The IRS shredded tax data for millions of filers, leaving Tax Pros horrified. A professional tax preparer says the move will worsen an already nightmarish process.
The Internal Revenue Service decided to destroy an estimated 30 million paper-filed information return documents in March 2021 because of its inability to process its backlog of paper tax returns.
On Monday, the Treasury Inspector General for Tax Administration reported that the IRS typically uses information return documents for post-processing compliance matches to identify taxpayers who don’t accurately report their income.
The report focuses on how the IRS should be doing more to encourage the electronic filing of business tax returns and reduce paper filing. TIGTA reported that, while the e-filing of business tax returns has continued to increase, the e-filing rate still lags behind that of individual tax returns.
Following the report, a key Democrat lawmaker called for the firing of the agency’s chief for the destruction of 30 million paper tax returns.
The revelation that the IRS quietly disposed of around 30 million unprocessed tax documents is the latest blow to the reputation of an agency that has long struggled with its public perception. https://t.co/45e1I3fsg3
— Bloomberg Tax (@tax) May 13, 2022
House Ways and Means Committee member Rep. Bill Pascrell is calling on President Joe Biden to replace the head of the Internal Revenue Service Charles Rettig after an audit showed the agency destroyed data relating to some 30 million paper tax returns. https://t.co/14cMSi3J83
— Newsmax (@newsmax) May 14, 2022
The report stated that, “The continued inability to process backlogs of paper-filed tax returns contributed to management’s decision to destroy an estimated 30 million paper-filed information return documents in March 2021.”
The #IRS decided to destroy an estimated 30 million paper-filed information return documents in March 2021 because of its inability to process its backlog of paper #tax returns, according to a new report. https://t.co/8o5EhZrmy2
— Accounting Today (@AccountingToday) May 9, 2022
Here’s what Daily Mail reported:
The documents, described as paper-filed information returns, are filed annually by employers and financial institutions, and include copies of the W-2 forms sent to taxpayers.
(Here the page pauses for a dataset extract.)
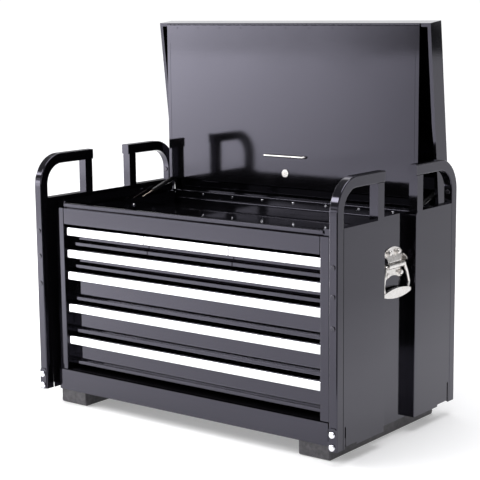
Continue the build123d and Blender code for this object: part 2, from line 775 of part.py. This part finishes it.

The paperwork is used to verify the details on individual taxpayers’ returns, and without it, the IRS could see more delays and mixups, they predicted.
IRS Commissioner Charles Rettig blamed the backlog on budget cuts and the COVID pandemic, which resulted in offices being closed for long stretches.
“There were no negative taxpayer consequences as a result of this action,” the IRS said in a statement. “Taxpayers or payers have not been and will not be subject to penalties resulting from this action.”
Rep. Bill Pascrell, (D-NJ), called on the Biden administration to fire Rettig over the scandal.
“The IRS is vital to public confidence in our nation and its Trump-appointed leader has failed,” said Pascrell, chair of the House Ways and Means Committee’s oversight subcommittee.
Phyllis Jo Kubey, president of the New York State Society of Enrolled Agents was shocked that the agency dumped the massive trove of documents via CNBC:
Missing information returns can cause a “mismatch” at the IRS, delaying refunds because the agency can’t verify details on a taxpayer’s returns, she explained.
While the eventual consequences of the decision are unknown, tax professionals have long complained about the stream of automated IRS notices, with limited options to reach the agency.
“If they’re not putting those into the system, there’s going to be discrepancies, which means potential notices that are sent out,” said Dan Herron, a San Luis Obispo, California-based certified financial planner and CPA with Elemental Wealth Advisors.
Although the IRS halted more than a dozen types of automated notices in February, Herron says the constant correspondence is still creating headaches for taxpayers and advisors.